With an aggressive events business, trade show attendees are fertile ground, but Canon offers them newsletter access on a trial basis for five days rather than opt-out. Canon keeps a record on those prospects that show interest (such as clicked on a link or opened stories).

Canon also cross-promotes on all its subscription sub forms, for both print and digital. “We have all print and newsletter forms in once place,” says Roberto. “Some newsletters are getting 100 to 200 opt-ins per week on these forms.”

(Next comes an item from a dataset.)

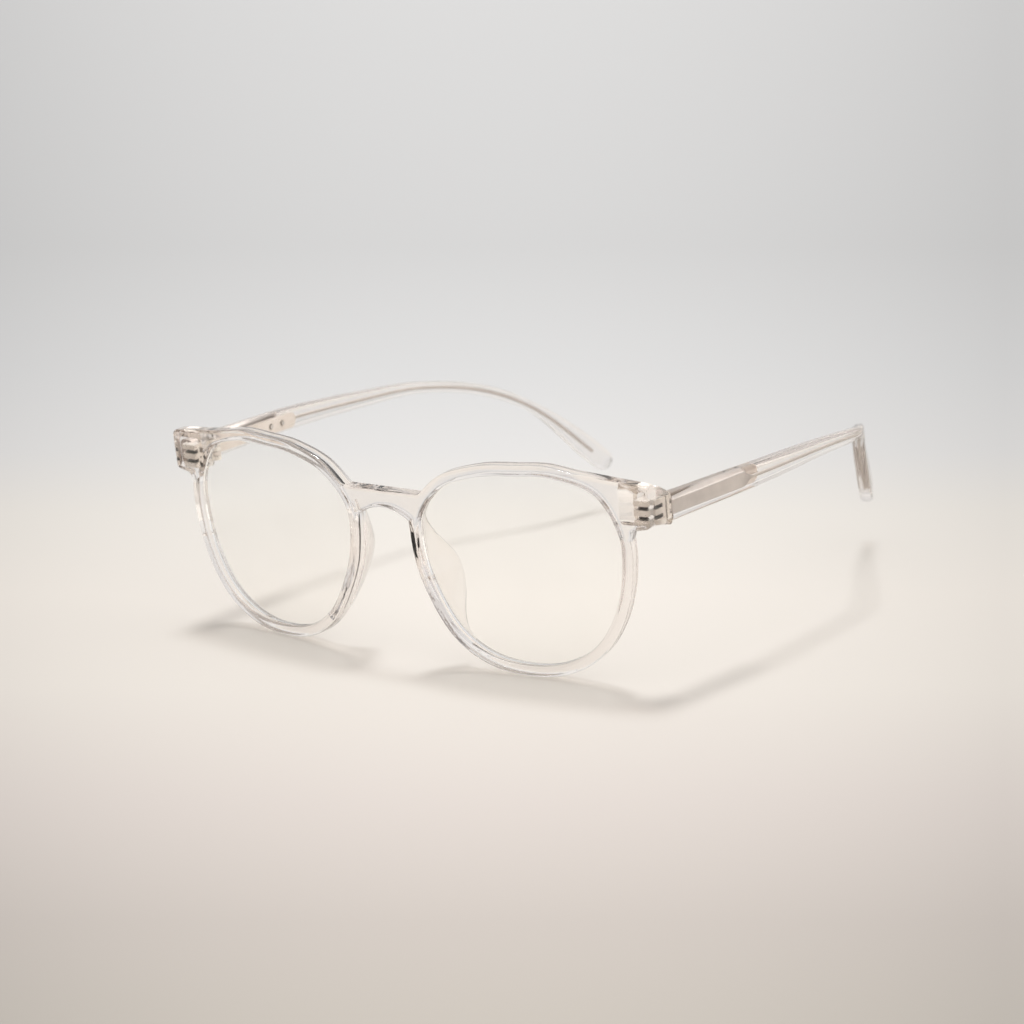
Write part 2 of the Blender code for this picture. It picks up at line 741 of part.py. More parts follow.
def build():
    for obj in list(bpy.data.objects):
        bpy.data.objects.remove(obj, do_unlink=True)
    parts = bpy.data.collections.new("blue_light_glasses")
    cutters = bpy.data.collections.new("cutters")
    bpy.context.scene.collection.children.link(parts)
    bpy.context.scene.collection.children.link(cutters)

    acetate = ("clear_acetate", (0.93, 0.90, 0.87), 0.08, 0.0, 0.9)
    pad_acetate = ("clear_pad_acetate", (0.92, 0.90, 0.88), 0.12, 0.0, 0.9)
    filter_lens = ("blue_filter_lens", (0.97, 0.95, 0.86), 0.03, 0.0, 0.95)
    nickel = ("hinge_nickel", (0.62, 0.56, 0.50), 0.3, 1.0)
    core_metal = ("core_metal", (0.48, 0.43, 0.38), 0.4, 1.0)
    steel = ("screw_steel", (0.45, 0.44, 0.43), 0.25, 1.0)

    middle = Vector((0.0, 0.0, (BRIDGE_TOP_Z + BRIDGE_ARCH_Z) / 2 * MM))
    lean = Matrix.Rotation(LEAN, 3, "X")
    datum = empty("front_datum", -(lean @ middle), None, parts)
    datum.rotation_euler = (LEAN, 0.0, 0.0)

    front = [(front_frame("front_frame", parts, cutters), acetate)]
    swinging = {}
    for label, side in (("left", 1), ("right", -1)):
        front.append((lens("lens_" + label, side, 0.0, LENS_THICKNESS, parts), filter_lens))
        front.append((nose_pad("nose_pad_" + label, side, parts), pad_acetate))
        front.append((front_hinge("front_hinge_" + label, side, parts, cutters), nickel))
        front.append((hinge_screw("hinge_screw_" + label, side, parts, cutters), steel))
        swinging[label, side] = [
            (temple("temple_" + label, parts, cutters), acetate),
            (core_solid("temple_core_" + label, 0.0, parts), core_metal),
            (temple_hinge("temple_hinge_" + label, parts, cutters), nickel),
        ]
        for number, back in enumerate(RIVETS, 1):
            pin = rivet(f"leaf_rivet_{label}_{number}", back, RIVET_RADIUS, 0.0, parts)
            swinging[label, side].append((pin, steel))
        for piece, _ in swinging[label, side]:
            mirrored_x(piece, side)
    finished = []
    for piece, look in front:
        hang(piece, datum, Vector((0, 0, 0)))
        finished.append((piece, look))
    for (label, side), pieces in swinging.items():
        pivot = Vector((side * PIVOT_X, PIVOT_Y, PIVOT_Z)) * MM
        hinge = empty("temple_pivot_" + label, pivot, datum, parts)
        for piece, look in pieces:
            hang(piece, hinge, pivot)
            finished.append((piece, look))
    for piece, look in finished:
        piece.data.materials.clear()
        piece.data.materials.append(material(*look))
        piece.data.materials[0].name = piece.name + "_" + look[0]
        piece.data.shade_smooth()
        piece.data.set_sharp_from_angle(angle=math.radians(35))


build()
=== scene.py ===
"""Clear acetate glasses with faintly tinted lenses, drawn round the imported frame."""

import json
import math

import bmesh
import bpy
from mathutils import Matrix, Vector

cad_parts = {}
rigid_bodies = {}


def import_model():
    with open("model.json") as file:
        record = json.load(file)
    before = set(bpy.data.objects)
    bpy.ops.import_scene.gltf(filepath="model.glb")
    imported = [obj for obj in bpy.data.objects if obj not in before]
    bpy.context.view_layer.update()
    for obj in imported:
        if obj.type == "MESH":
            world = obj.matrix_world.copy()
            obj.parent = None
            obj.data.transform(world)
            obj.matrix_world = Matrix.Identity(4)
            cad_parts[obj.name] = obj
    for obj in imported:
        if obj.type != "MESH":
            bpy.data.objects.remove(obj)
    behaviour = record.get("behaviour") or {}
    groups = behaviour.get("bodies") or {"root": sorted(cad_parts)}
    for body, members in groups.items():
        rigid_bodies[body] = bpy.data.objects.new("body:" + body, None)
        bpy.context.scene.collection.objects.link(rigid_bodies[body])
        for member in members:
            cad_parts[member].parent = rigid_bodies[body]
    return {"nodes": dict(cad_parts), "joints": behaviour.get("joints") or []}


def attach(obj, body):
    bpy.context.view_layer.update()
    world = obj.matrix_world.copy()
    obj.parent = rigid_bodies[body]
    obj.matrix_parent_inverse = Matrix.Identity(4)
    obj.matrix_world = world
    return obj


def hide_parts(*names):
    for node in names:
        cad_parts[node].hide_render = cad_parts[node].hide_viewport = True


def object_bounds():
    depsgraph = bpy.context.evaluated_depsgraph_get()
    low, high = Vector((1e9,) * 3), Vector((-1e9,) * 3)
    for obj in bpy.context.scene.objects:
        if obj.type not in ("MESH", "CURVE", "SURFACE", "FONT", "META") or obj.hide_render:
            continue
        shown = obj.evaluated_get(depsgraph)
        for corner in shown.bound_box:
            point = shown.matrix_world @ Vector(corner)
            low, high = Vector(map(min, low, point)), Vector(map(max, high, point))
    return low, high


for startup_object in list(bpy.data.objects):
    bpy.data.objects.remove(startup_object, do_unlink=True)

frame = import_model()
cad_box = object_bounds()

# Everything below is drawn upright in millimetres, with the origin midway between the lens
# centres on the bridge's front face, and is then put in place from the frame's own joint.
MM = 0.001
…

The publisher keeps a monthly budget for paid opt-ins from third-party agents for both print and newsletter subscriptions. With $1-$3 average cost per name, “It’s a good way of adding 200 to 300 records per month to the newsletter file,” says Roberto. “It also gets away from marketing to internal prospects and points us toward new blood.”
 
Keep Your Data Clean

Opt-out levels are important and Canon tries to keep it to three. “That way we can maintain bounce rules, but we can change them if it effects the lists up or down,” says Roberto. “Daily newsletters may need a higher bounce rule. We remove non-responders on a regular basis.”

While magazines typically update lists at three or four years old, many newsletters have lists that are four or five years old. “It’s a good idea to get them off,” says Roberto. “We do an annual cleansing where we send our lists to a third party and have them verify locations. Clean your database, it helps all the metrics.”

Test Conventional Wisdom

And speaking of metrics, it’s easy to get buried in the sheer amount of data from your e-mail service provider, according to Roberto.  “That can blind you to something you haven’t tried,” he adds.

Take day-of-the-week metrics—conventional wisdom says don’t mail anything on Fridays, when your target audience is likely to be out or at least non-responsive. However, when Canon looked at the performance of six different newsletters over a four-month period, newsletters sent on Fridays had the second highest click rate each week. “Don’t be blinded by ‘rules of thumb’ until you test it yourself,” says Roberto.

Targeting vs. Fatigue

Canon recently conducted an “unsubscribe” survey in which 51 percent of respondents said they receive too many e-mails. In response, Canon is trying to implement a limit for promotional messages. “That’s difficult because of the technology involved and secondly, every department wants their e-mail to be the number one priority,” says Roberto. “Priority is given according to potential revenue associated with the message and messages dedicated to upcoming events. We also try not to e-mail messages to people in the same states the events are in.”

When working with clients, craft a focused message for the audience. “The days of the shotgun approach have to be gone,” says Roberto. “That leads to fatigue and poor response. If we start out with 20,000 names, we’ll dig deeper and find the real list is really only 8,000. It’s hard work but it’s best to convince the salesperson and client to e-mail to those 8,000 names.”

With list creation for new products, don’t send e-mails to the entire list of people you already have, narrow it down to the best performers. “We created three or four new newsletters in the last six months and instead of sending to the franchise’s entire pool, we only picked people who interacted with messages,” says Roberto. “We’re now seeing a 35 percent to 40 percent open rate.”

Canon tags content within newsletters to track how many people clicked within certain content categories. “We can target those exact folks who clicked on a story that’s related to an upcoming Webinar,” says Roberto. “It’s a great way to create a custom list for clients.”

Appended Data Is Worth the Cost

“Appended data”that’s added to the core data, often from big commercial databases to overlay on top of in-house databases, can make your list more appealing externally for renting, or internally to target marketing messages. The cost is typically 35 cents to 50 cents per match.

“The more you can target your audience, the more leads you can create and the more revenue you can generate,” says Roberto.